Le premier dégagement, survenu le 29 octobre 2002, soit une semaine après le Sommet de la Francophonie, a privé le principal vecteur arabophone de la France de la collaboration de certaines des plus prestigieuses signatures du monde arabe, en même temps qu’il a porté atteinte à la crédibilité de la station. Parmi les intellectuels arabes privés des ondes arabophones figuraient notamment Mme Nawal Saadawi (Egypte), une écrivaine réputée pour ses combats pour la promotion des Droits des femmes et le poète palestinien Samir Al-Qassem. Ceux-là même qui seront à nouveau sollicités sur les ondes de Monte-Carlo pour lancer des appels à la libération de Florence Aubenas, la journaliste française prise en otage en Janvier 2005 en Irak.
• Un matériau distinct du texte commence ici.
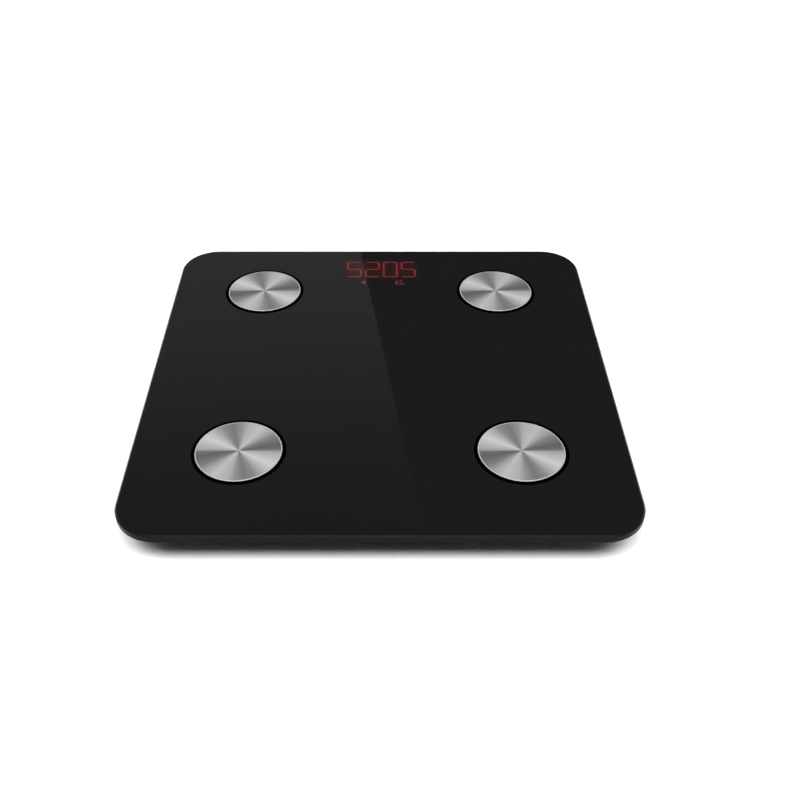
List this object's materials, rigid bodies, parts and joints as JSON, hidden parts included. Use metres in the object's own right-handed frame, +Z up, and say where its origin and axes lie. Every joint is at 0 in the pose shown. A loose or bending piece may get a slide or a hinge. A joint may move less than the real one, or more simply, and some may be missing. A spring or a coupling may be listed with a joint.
{
  "type": "digital bathroom scale",
  "caption": "Low square glass bathroom scale with round metal foot electrodes, a red number display under the glass, and load-cell feet under a shallow plastic tray.",
  "frame": {"origin": "on the floor under the middle of the square platform", "axes": "+Z up, +Y towards the display edge, +X to the right when the display is read"},
  "size_m": [0.26, 0.26, 0.0246],
  "materials": {
    "glass": "clear toughened glass, polished",
    "black_film": "black print seen through the glass",
    "smoked_film": "smoked see-through film",
    "silicone": "soft white silicone",
    "black_silicone": "black bead of sealant",
    "tinned_brass": "tinned",
    "steel_fixings": "plated",
    "foam_tape": "matt foam",
    "tray_plastic": "fine moulded texture",
    "label": "satin silver film, blank",
    "battery_jacket": "printed shrink sleeve, blank",
    "nickel_plate": "nickel plated",
    "board_laminate": "green solder mask",
    "chip_plastic": "matt epoxy",
    "socket_plastic": "natural nylon",
    "display_frame": "black",
    "lit_segment": "lit red diffuser",
    "unlit_segment": "dark diffuser",
    "lit_mark": "dimly lit red diffuser",
    "button_plastic": "satin grey",
    "wire_white": "satin insulation",
    "wire_grey": "satin insulation",
    "wire_red": "satin insulation",
    "wire_black": "satin insulation",
    "electrode_steel": "brushed in a radial sunburst",
    "load_cell_steel": "plated spring steel",
    "foot_plastic": "fine moulded texture",
    "foot_rubber": "matt"
  },
  "bodies": {
    "scale_body": {"backing_film": "black_film", "base_tray": "tray_plastic", "battery_cell_1": "battery_jacket", "battery_cell_2": "battery_jacket", "battery_cell_3": "battery_jacket", "battery_contacts": "nickel_plate", "battery_springs": "nickel_plate", "battery_wire_black": "wire_black", "battery_wire_red": "wire_red", "board_parts": "chip_plastic", "board_screws": "steel_fixings", "bonding_tape": "foam_tape", "controller_chip": "chip_plastic", "display_digits": "lit_segment", "display_filter": "smoked_film", "display_frame": "display_frame", "display_marks": "lit_mark", "display_point": "lit_mark", "display_unlit_segments": "unlit_segment", "electrode_back_left": "electrode_steel", "electrode_back_right": "electrode_steel", "electrode_bushes": "silicone", "electrode_front_left": "electrode_steel", "electrode_front_right": "electrode_steel", "electrode_nuts": "steel_fixings", "electrode_seals": "black_silicone", "electrode_terminals": "tinned_brass", "electrode_wires": "wire_white", "gauge_seals": "silicone", "glass_platform": "glass", "load_cell_back_left": "load_cell_steel", "load_cell_back_right": "load_cell_steel", "load_cell_cables": "wire_grey", "load_cell_front_left": "load_cell_steel", "load_cell_front_right": "load_cell_steel", "main_board": "board_laminate", "radio_module": "nickel_plate", "rating_label": "label", "unit_switch": "chip_plastic", "wire_sockets": "socket_plastic"},
    "battery_door": {"battery_door": "tray_plastic"},
    "unit_button": {"unit_button": "button_plastic"},
    "foot_front_left": {"foot_cap_front_left": "foot_plastic", "foot_pad_front_left": "foot_rubber"},
    "foot_front_right": {"foot_cap_front_right": "foot_plastic", "foot_pad_front_right": "foot_rubber"},
    "foot_back_left": {"foot_cap_back_left": "foot_plastic", "foot_pad_back_left": "foot_rubber"},
    "foot_back_right": {"foot_cap_back_right": "foot_plastic", "foot_pad_back_right": "foot_rubber"}
  },
  "joints": [
    {"name": "foot_press_front_left", "type": "slide", "parent": "scale_body", "child": "foot_front_left", "axis": [0, 0, 1], "range_m": [0, 0.0006], "stiffness_N_per_m": 20000, "deforming": ["load_cell_front_left"]},
    {"name": "foot_press_front_right", "type": "slide", "parent": "scale_body", "child": "foot_front_right", "axis": [0, 0, 1], "range_m": [0, 0.0006], "stiffness_N_per_m": 20000, "deforming": ["load_cell_front_right"]},
    {"name": "foot_press_back_left", "type": "slide", "parent": "scale_body", "child": "foot_back_left", "axis": [0, 0, 1], "range_m": [0, 0.0006], "stiffness_N_per_m": 20000, "deforming": ["load_cell_back_left"]},
    {"name": "foot_press_back_right", "type": "slide", "parent": "scale_body", "child": "foot_back_right", "axis": [0, 0, 1], "range_m": [0, 0.0006], "stiffness_N_per_m": 20000, "deforming": ["load_cell_back_right"]},
    {"name": "battery_door_hinge", "type": "hinge", "parent": "scale_body", "child": "battery_door", "pos_m": [0, -0.019, 0.005], "axis": [1, 0, 0], "range_deg": [-80, 0]},
    {"name": "unit_button_press", "type": "slide", "parent": "scale_body", "child": "unit_button", "axis": [0, 0, 1], "range_m": [0, 0.0008], "stiffness_N_per_m": 600}
  ]
}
Le deuxième dégagement est intervenu, en février 2003, en plein débat du Conseil de Sécurité sur l’Irak. Cette opération a parachevé la décapitation éditoriale de la station avec le licenciement du rédacteur en chef central, Riad Mouassass, et son adjoint, tous deux de nationalité syrienne, ainsi que celui de l’unique collaborateur irakien de la station. L’Irakien est licencié au motif fallacieux qu’il avait qualifié Jacques Chirac du « chef du Front de Refus à la guerre d’Irak » et le rédacteur en chef au motif tout aussi fallacieux qu’il a sollicité de la hiérarchie l’autorisation de participer à un débat télévisuel.
Ce chamboulement s’est accompagné curieusement d’un renforcement concomitant de la présence maronite au sein de la hiérarchie arabophone, qui raflait ainsi cinq sur sept des postes de responsabilité, dont le poste de Directeur d’antenne et de Directeur des programmes et le tiers des effectifs. En cédant au tropisme maronite, la hiérarchie accentue l’hégémonie de ce clan au sein de la radio et enfonce la station française dans l’ornière confessionnelle libanaise, la transformant quasiment en radio communautaire. Ce faisant, elle achève d’accréditer l’idée que la France continue de cultiver le jeu des minorités au Moyen-Orient et qu’à l’exclusion des Maronites aucune autre confession ne trouve grâce à ses yeux.
S’il est légitime pour une direction de s’entourer de collaborateurs sinon à sa dévotion à tout le moins loyaux, il est tout aussi judicieux pour un responsable de retenir la compétence comme l’un des critères de son recrutement, tant il est impératif pour un vecteur international de disposer d’une équipe fiable au regard de son auditoire qu’une équipe pleine de dévotion à l’égard de sa propre hiérarchie. La compétence n’est pas antinomique de la loyauté et l’appartenance religieuse ne constitue pas un gage absolu d’aptitude professionnelle encore moins de francophilie.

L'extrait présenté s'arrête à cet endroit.